[Requirement] Count the lines that hold the string "where". Reply with the number alone.

[Records to process]

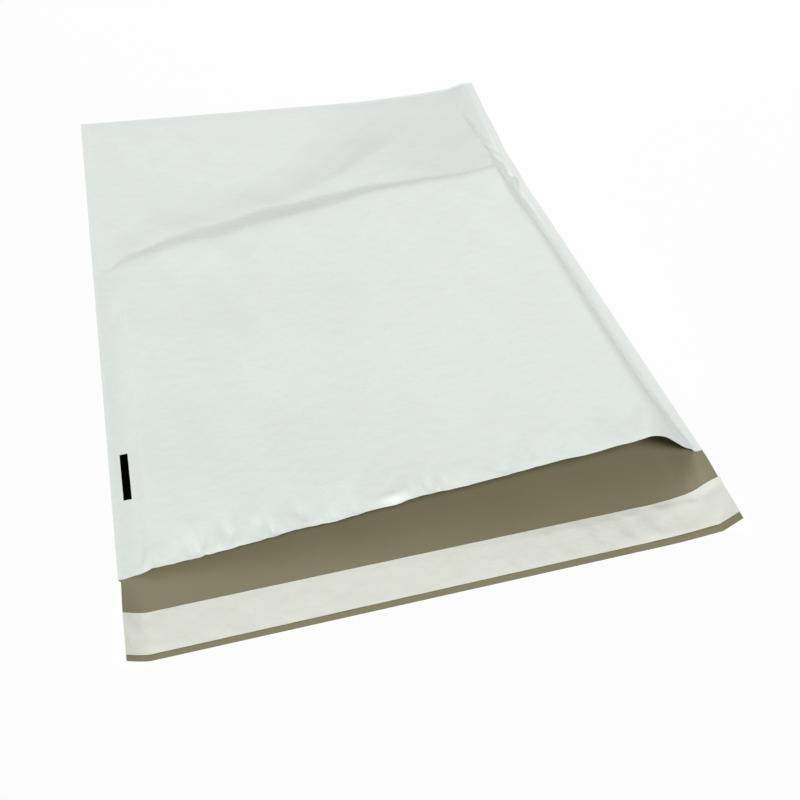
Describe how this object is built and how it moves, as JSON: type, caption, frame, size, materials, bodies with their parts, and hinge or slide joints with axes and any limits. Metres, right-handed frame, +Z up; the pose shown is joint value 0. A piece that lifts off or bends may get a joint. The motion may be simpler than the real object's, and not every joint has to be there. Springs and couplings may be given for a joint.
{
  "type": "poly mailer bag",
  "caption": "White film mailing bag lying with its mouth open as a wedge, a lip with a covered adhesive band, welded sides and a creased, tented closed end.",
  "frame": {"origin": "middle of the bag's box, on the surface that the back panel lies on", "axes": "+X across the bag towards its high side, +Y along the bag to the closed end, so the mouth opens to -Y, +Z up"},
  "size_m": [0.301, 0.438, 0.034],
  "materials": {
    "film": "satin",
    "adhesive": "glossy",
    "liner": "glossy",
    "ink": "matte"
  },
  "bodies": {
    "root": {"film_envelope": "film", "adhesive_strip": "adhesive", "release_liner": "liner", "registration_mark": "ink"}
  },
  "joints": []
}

--

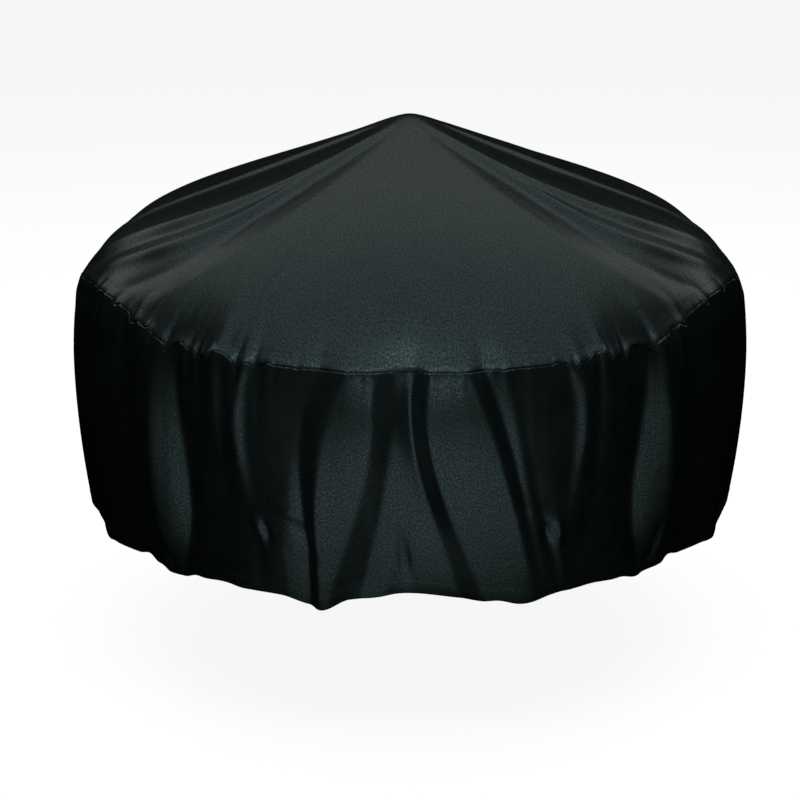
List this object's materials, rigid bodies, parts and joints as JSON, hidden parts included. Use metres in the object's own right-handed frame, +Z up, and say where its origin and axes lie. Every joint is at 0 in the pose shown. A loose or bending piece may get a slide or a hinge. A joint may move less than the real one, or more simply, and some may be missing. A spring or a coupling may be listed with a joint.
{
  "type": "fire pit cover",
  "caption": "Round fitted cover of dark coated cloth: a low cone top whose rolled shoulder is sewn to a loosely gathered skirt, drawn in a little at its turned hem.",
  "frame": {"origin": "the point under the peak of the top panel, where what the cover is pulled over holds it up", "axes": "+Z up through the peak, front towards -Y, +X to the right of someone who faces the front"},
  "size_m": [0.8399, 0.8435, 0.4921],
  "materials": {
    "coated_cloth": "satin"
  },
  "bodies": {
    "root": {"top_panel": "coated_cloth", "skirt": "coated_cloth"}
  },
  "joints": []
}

[Answer to the task] 2